We brought salsa. Not my normal stuff, but some nice mango stuff. I'd like to say I made it and had I not gotten back from Phoenix during the Indians game, I might have. But I had my priorities. Store bought seemed to go over just fine. ...and it's not like the ladies who brought the teeny cupcakes didn't get them from Costco! They didn't even have the nerve to repackage it and try to pull it off as their own - like I did.
But the cool thing of the party was that one of the organizers commissioned the Rocket Car (see picture above - which btw is a stock photo, as I did not bring a camera with me to this event) from Euclid Beach Park. For years I've seen this thing drive all over town when it's on loan from the Crawford Auto Museum, but never up close. I certainly never had been in it - until yesterday.
It was fun and completely more unsafe than a Corvair. The Rocket Car had seat belts, but that really wouldn't help if you rolled it. Dual airbags are for pussies. Massive head trauma would be for he-men!
I was surprised how folks we passed while riding in it never got jazzed about it. I always did when I saw it. I thought it was fun to see when no one expected it. It's cooler than the Oscar Meyer Weinermobile......and I've seen that on the road......twice!
We had missed our first two (which were also the last two) block parties. First year it was raining and we didn't know anyone. Last year we did my parent's 50th anniversary the same day.....they kind of took priority.
But I can see us going again. ...and we were invited to a Halloween party. The caveat is - you have to wear a costume. Curses!
Saturday, October 06, 2007
...I like the ring of it.
I think I'll just be doodling it on scrap pieces of paper at home and work. I'd be just fine being the woman in that relationship.
I am shameless in what few baseball posting I put up here. I utilized a nice Travis image on my opening day ramblings. And don't get me wrong - the Indians have a number of nice looking players this year. Probably the best since 1997 - Thome, Giles, Vizquel, Justice, Williams and Chad Ogea!!!....and the likes.
Anyhoo....I know many folks like football, but I prefer American's pastime.
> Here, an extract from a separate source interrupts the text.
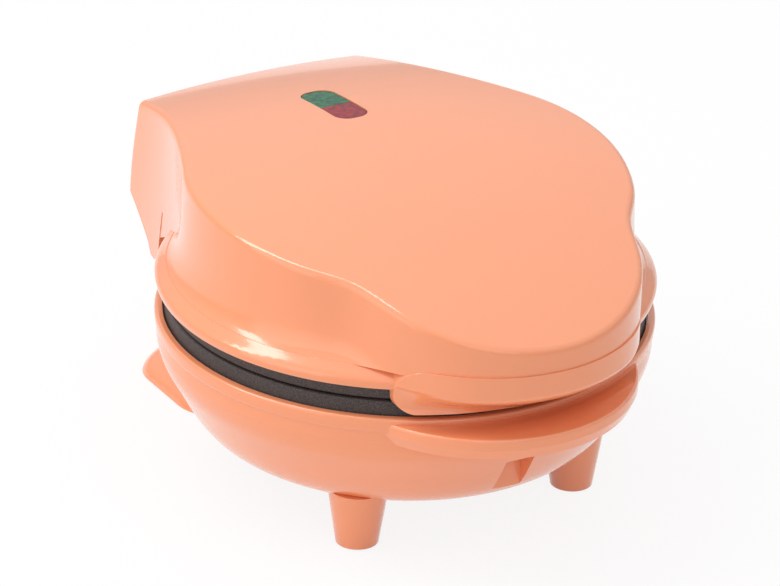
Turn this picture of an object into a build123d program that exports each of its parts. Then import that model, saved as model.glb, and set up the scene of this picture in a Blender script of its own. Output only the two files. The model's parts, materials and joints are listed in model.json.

And I have a soft spot for the Indians - which can be quite the futile experience. But one I've been living with all my life. I watch the games, I read the sports section - I just don't seem to ever post about it here. I can actually talk sports (some) with 'the guys'. I'm SO butch!
I mentioned the other day that as g-d is my witness, they will win a World Series before I die. If I passed-on in 2008, that'd be just fine, if we won one this year. It's not like I have a death wish or suicidal ideations - I just want them to win!
Last night - after 11 LONG innings, they got one step closer. Again. The game was a car wreck you just had to watch and could not turn away from. Tied (I'd say, 'obviously' but some people don't know the ins and outs of baseball......Jon....David) for inning after inning at 1-1.
At Jacob's Field, they have a graphic of a vampire who eats and eats and eats and then rubs his belly. I laugh at it every time I see it - and invariably have to explain it to someone: The Count is full (think about it...........think about it.....).
Yes, bottom of the 11th: bases loaded. two outs. three balls. two strikes. It has cliche and excitement written all over it. Travis hits a beautiful shot through the millions of canadian soldiers and into deep center field. He brings in the winning run and FINALLY ends Game 2 of the ALDS.
There is something so satisfying about beating the Yankees. I can take a loss from almost any other team....but they are so fucking smug. And it was just nice that we prevailed 3-12 during Game 1.
Only one more game to win before we'd face either Boston or Los Angeles for the ALCS. (please oh please - let it be the Angels....and I'm actually writing this before the end of Game 2 of their series.)
And just for fun, as this is not a photo-blog per se - I thought I'd leave you with some pictures of my future husband. ...and might I be so crude as to say that one Tom G told me after the win last night (as he was in a bar doing shots) that he was imagining Travis' low-hangers swaying in the locker room.
Thursday, October 04, 2007
I am out in Phoenix for a meeting I'd just rather not be part of. What does it say when I'd rather be back AT the office - IN Cleveland???
- First - almost the entire company is out here. Blech.
- Second - I have tons of work I cannot get done....because I'm here.
- Third - because of the time zone change, the meeting agenda and travel, I am going to miss the first two playoff games the Indians are in.
- Fourth - it was almost 100 yesterday and the next two days are more of the same....but these folks do not pay me enough to get to see me in a bathing suit/shorts/skorts or to have to see them in one.
I'm tired. I'm hot. I'm cranky.
It really is NOT a good combo.
Wednesday, October 03, 2007
I am not supposed to write about this - but screw it. Names will be changed....or not even used. Locations will be desensitized. Genders don't even come into play. Photos will be graphic representative only - and not indicative of person or persons involved. I am sure copywrite laws will be infringed upon.
That being said - there is nothing horrid about this post. There is nothing subversive, cruel or even humiliating about what I wanted to write about. But I try to be sensitive, because that is just the kind of guy I am. Oh - shut up all of you!
"Friends" of mine got married. In Massachussettes (hint hint hint). There! That's it!
They are not from Massachusettes. Technically no laws were broken - or at least I don't think. No one at the courthouse impeded the marriage, or tried to, even though the judge talked about baseball teams that were not the Red Sox and mayors that did not reside in MA. No one was pulling wool over anyone's eyes. Mitt Romney would probably tell you otherwise.
...and isn't that the way it should be? (not questions asked - not Mitt Romney.)
I'm not pro or con marriage - gay or otherwise. I've said before, I'd be in it for the jewelry and cake. I got the ring already - so, that just leaves the baked goods.
I guess if I could get married, I would. I mean, I guess I can, but outside of Mass., it means nothing. It's all symbolic. I don't know I agree with some queers doing multiple marriages in Canada, San Francisco (when they could), New Paltz (when they could) and Mass....just to prove a point. It kind of skews the numbers.